◆ Written task
Take each line containing "loose" and report it exactly as written.

Entries with parts and joints

++++

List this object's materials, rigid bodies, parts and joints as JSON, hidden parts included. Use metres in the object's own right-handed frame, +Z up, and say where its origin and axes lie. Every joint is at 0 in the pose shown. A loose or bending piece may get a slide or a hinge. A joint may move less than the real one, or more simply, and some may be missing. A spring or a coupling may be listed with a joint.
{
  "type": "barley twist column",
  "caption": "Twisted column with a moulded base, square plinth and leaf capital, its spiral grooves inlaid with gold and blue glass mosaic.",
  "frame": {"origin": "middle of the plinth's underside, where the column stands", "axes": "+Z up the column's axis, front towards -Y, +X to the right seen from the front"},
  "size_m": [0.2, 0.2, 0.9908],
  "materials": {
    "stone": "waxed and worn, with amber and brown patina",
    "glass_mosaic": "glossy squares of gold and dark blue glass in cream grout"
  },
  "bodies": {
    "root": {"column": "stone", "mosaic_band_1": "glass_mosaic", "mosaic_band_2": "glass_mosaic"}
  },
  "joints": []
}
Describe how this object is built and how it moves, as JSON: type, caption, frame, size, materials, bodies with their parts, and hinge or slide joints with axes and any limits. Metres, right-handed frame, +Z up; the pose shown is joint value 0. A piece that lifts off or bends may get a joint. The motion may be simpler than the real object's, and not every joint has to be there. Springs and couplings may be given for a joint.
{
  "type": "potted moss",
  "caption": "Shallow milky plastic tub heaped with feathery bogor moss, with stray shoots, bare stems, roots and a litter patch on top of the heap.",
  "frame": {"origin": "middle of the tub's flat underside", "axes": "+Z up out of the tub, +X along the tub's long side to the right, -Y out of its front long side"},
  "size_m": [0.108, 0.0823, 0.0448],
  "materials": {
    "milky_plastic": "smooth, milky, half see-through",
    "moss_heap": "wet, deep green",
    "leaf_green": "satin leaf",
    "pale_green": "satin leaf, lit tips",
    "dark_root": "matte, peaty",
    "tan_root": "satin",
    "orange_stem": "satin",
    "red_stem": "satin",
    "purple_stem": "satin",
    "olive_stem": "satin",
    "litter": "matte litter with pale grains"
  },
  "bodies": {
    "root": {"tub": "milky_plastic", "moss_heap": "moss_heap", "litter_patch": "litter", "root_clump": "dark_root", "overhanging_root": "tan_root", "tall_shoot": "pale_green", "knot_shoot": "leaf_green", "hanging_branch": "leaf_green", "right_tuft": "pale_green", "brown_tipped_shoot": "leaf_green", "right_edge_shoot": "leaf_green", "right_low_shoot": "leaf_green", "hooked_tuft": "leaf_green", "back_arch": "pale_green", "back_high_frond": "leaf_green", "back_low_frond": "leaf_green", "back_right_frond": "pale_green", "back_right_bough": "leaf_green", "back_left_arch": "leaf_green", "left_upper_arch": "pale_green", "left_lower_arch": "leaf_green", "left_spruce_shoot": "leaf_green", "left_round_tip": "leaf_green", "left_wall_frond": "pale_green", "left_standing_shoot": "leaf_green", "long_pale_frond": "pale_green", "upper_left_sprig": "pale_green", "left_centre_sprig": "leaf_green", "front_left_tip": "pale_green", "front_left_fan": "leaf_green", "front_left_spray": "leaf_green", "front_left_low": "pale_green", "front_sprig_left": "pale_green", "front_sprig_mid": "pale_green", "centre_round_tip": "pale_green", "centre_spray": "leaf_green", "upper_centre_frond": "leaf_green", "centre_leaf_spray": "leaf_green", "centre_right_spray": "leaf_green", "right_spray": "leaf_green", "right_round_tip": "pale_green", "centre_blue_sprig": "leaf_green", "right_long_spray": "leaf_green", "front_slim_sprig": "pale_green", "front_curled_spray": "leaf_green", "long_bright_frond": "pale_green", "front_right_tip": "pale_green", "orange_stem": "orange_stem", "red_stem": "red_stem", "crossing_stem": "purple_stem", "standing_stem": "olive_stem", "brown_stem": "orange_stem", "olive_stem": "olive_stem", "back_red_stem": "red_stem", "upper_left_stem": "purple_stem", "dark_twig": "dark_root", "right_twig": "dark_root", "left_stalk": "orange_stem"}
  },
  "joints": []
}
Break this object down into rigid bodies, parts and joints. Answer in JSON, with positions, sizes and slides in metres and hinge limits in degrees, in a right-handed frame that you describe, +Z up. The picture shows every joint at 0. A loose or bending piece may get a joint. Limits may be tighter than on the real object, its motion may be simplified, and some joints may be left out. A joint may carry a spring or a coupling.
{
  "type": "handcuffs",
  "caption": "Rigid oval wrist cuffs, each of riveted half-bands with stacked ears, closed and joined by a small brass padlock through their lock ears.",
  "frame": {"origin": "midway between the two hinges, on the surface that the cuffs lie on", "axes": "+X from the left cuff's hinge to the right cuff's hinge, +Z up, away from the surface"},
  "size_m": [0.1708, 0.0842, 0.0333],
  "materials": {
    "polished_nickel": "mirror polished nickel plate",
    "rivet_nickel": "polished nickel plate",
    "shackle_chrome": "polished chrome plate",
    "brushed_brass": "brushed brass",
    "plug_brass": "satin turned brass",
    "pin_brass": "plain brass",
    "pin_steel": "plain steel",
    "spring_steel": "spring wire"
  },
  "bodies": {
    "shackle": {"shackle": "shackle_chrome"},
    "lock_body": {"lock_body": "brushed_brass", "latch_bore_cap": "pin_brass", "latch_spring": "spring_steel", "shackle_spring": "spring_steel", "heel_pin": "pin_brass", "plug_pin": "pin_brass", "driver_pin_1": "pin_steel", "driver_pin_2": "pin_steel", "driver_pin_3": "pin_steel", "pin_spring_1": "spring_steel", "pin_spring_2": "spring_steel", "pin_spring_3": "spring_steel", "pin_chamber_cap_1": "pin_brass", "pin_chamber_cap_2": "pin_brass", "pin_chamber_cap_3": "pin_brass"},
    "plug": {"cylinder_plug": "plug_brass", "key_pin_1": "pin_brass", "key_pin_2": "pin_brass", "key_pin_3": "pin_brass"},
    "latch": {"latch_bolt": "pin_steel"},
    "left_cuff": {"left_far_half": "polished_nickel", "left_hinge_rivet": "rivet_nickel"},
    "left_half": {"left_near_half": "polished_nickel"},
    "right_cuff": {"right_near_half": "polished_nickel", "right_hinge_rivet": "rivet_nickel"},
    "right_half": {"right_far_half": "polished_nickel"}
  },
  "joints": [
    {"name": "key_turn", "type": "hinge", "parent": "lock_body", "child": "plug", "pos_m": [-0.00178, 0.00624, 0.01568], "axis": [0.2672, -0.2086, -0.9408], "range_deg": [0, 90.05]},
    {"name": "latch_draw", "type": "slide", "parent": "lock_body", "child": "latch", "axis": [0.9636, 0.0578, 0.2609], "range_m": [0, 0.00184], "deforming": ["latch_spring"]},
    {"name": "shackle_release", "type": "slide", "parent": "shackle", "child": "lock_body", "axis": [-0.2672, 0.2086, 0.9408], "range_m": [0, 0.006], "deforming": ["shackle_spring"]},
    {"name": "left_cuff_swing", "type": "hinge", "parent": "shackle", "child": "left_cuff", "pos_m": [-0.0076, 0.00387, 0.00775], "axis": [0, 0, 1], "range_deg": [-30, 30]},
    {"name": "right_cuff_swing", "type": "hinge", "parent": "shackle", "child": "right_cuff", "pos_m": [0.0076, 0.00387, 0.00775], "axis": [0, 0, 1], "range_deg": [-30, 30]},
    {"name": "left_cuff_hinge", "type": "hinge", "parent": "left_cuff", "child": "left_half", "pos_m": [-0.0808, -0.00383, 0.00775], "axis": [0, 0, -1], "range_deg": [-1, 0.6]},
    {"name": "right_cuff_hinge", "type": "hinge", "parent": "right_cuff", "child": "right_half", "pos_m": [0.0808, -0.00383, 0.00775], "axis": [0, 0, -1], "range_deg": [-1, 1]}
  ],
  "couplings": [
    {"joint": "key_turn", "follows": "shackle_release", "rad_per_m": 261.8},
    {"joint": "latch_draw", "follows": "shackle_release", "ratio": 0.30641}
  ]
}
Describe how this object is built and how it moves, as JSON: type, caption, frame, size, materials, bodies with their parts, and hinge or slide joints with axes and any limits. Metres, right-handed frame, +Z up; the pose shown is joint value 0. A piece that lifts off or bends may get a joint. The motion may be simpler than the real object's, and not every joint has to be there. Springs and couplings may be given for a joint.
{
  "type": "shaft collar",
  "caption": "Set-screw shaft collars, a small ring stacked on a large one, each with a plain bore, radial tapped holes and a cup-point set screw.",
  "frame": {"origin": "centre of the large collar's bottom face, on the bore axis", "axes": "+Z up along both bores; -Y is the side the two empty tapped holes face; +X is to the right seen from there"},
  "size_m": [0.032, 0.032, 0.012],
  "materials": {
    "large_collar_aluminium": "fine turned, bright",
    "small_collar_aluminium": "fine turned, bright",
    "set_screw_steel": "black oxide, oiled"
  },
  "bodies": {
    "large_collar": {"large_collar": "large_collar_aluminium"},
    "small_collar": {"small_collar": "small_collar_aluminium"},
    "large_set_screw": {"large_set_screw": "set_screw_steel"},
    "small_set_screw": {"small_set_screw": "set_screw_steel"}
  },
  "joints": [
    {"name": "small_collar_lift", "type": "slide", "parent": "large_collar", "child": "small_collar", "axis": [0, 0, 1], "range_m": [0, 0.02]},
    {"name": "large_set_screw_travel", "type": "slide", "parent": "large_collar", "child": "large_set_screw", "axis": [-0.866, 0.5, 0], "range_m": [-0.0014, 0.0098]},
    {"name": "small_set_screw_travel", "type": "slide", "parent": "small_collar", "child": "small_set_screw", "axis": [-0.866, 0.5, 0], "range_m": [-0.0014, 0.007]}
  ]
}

++++

◆ Written solution
List this object's materials, rigid bodies, parts and joints as JSON, hidden parts included. Use metres in the object's own right-handed frame, +Z up, and say where its origin and axes lie. Every joint is at 0 in the pose shown. A loose or bending piece may get a slide or a hinge. A joint may move less than the real one, or more simply, and some may be missing. A spring or a coupling may be listed with a joint.
Break this object down into rigid bodies, parts and joints. Answer in JSON, with positions, sizes and slides in metres and hinge limits in degrees, in a right-handed frame that you describe, +Z up. The picture shows every joint at 0. A loose or bending piece may get a joint. Limits may be tighter than on the real object, its motion may be simplified, and some joints may be left out. A joint may carry a spring or a coupling.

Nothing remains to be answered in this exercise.